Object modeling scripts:
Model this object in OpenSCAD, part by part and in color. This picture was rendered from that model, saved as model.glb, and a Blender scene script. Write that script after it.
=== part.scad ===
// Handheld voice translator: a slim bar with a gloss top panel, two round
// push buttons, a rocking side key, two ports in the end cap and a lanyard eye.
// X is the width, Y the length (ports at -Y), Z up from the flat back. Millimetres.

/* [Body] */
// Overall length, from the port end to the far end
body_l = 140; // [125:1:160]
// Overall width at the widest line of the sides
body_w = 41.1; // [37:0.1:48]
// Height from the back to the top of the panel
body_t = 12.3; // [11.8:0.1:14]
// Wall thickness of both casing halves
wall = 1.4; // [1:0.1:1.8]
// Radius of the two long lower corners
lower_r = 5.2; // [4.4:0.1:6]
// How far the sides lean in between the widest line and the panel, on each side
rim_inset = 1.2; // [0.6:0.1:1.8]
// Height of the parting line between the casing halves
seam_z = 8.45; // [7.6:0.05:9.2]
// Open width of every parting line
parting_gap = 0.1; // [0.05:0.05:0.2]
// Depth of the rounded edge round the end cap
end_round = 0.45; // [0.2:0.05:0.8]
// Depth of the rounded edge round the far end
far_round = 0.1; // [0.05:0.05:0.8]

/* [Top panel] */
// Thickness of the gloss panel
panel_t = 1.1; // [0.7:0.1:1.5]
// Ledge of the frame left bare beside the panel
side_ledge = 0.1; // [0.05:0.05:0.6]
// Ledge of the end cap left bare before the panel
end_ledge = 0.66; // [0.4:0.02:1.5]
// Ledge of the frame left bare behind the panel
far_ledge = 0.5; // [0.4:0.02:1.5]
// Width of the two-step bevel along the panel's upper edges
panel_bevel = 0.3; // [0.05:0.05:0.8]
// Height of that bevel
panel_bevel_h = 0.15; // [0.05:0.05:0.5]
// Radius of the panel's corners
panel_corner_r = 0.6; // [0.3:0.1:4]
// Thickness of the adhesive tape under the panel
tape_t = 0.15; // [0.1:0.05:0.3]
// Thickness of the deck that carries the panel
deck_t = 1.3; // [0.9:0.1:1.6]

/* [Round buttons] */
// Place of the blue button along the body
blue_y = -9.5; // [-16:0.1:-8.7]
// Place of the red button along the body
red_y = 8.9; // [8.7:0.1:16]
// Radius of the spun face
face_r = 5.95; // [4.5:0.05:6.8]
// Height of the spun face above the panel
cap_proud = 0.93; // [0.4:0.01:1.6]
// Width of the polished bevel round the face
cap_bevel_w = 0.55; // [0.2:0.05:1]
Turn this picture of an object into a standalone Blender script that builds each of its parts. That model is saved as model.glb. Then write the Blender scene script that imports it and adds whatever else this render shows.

[Stated task]
Extract all the entries word for word.

[Written response]
Model this object in OpenSCAD, part by part and in color. This picture was rendered from that model, saved as model.glb, and a Blender scene script. Write that script after it.
=== part.scad ===
// Handheld voice translator: a slim bar with a gloss top panel, two round
// push buttons, a rocking side key, two ports in the end cap and a lanyard eye.
// X is the width, Y the length (ports at -Y), Z up from the flat back. Millimetres.

/* [Body] */
// Overall length, from the port end to the far end
body_l = 140; // [125:1:160]
// Overall width at the widest line of the sides
body_w = 41.1; // [37:0.1:48]
// Height from the back to the top of the panel
body_t = 12.3; // [11.8:0.1:14]
// Wall thickness of both casing halves
wall = 1.4; // [1:0.1:1.8]
// Radius of the two long lower corners
lower_r = 5.2; // [4.4:0.1:6]
// How far the sides lean in between the widest line and the panel, on each side
rim_inset = 1.2; // [0.6:0.1:1.8]
// Height of the parting line between the casing halves
seam_z = 8.45; // [7.6:0.05:9.2]
// Open width of every parting line
parting_gap = 0.1; // [0.05:0.05:0.2]
// Depth of the rounded edge round the end cap
end_round = 0.45; // [0.2:0.05:0.8]
// Depth of the rounded edge round the far end
far_round = 0.1; // [0.05:0.05:0.8]

/* [Top panel] */
// Thickness of the gloss panel
panel_t = 1.1; // [0.7:0.1:1.5]
// Ledge of the frame left bare beside the panel
side_ledge = 0.1; // [0.05:0.05:0.6]
// Ledge of the end cap left bare before the panel
end_ledge = 0.66; // [0.4:0.02:1.5]
// Ledge of the frame left bare behind the panel
far_ledge = 0.5; // [0.4:0.02:1.5]
// Width of the two-step bevel along the panel's upper edges
panel_bevel = 0.3; // [0.05:0.05:0.8]
// Height of that bevel
panel_bevel_h = 0.15; // [0.05:0.05:0.5]
// Radius of the panel's corners
panel_corner_r = 0.6; // [0.3:0.1:4]
// Thickness of the adhesive tape under the panel
tape_t = 0.15; // [0.1:0.05:0.3]
// Thickness of the deck that carries the panel
deck_t = 1.3; // [0.9:0.1:1.6]

/* [Round buttons] */
// Place of the blue button along the body
blue_y = -9.5; // [-16:0.1:-8.7]
// Place of the red button along the body
red_y = 8.9; // [8.7:0.1:16]
// Radius of the spun face
face_r = 5.95; // [4.5:0.05:6.8]
// Height of the spun face above the panel
cap_proud = 0.93; // [0.4:0.01:1.6]
// Width of the polished bevel round the face
cap_bevel_w = 0.55; // [0.2:0.05:1]
Turn this picture of an object into a standalone Blender script that builds each of its parts. That model is saved as model.glb. Then write the Blender scene script that imports it and adds whatever else this render shows.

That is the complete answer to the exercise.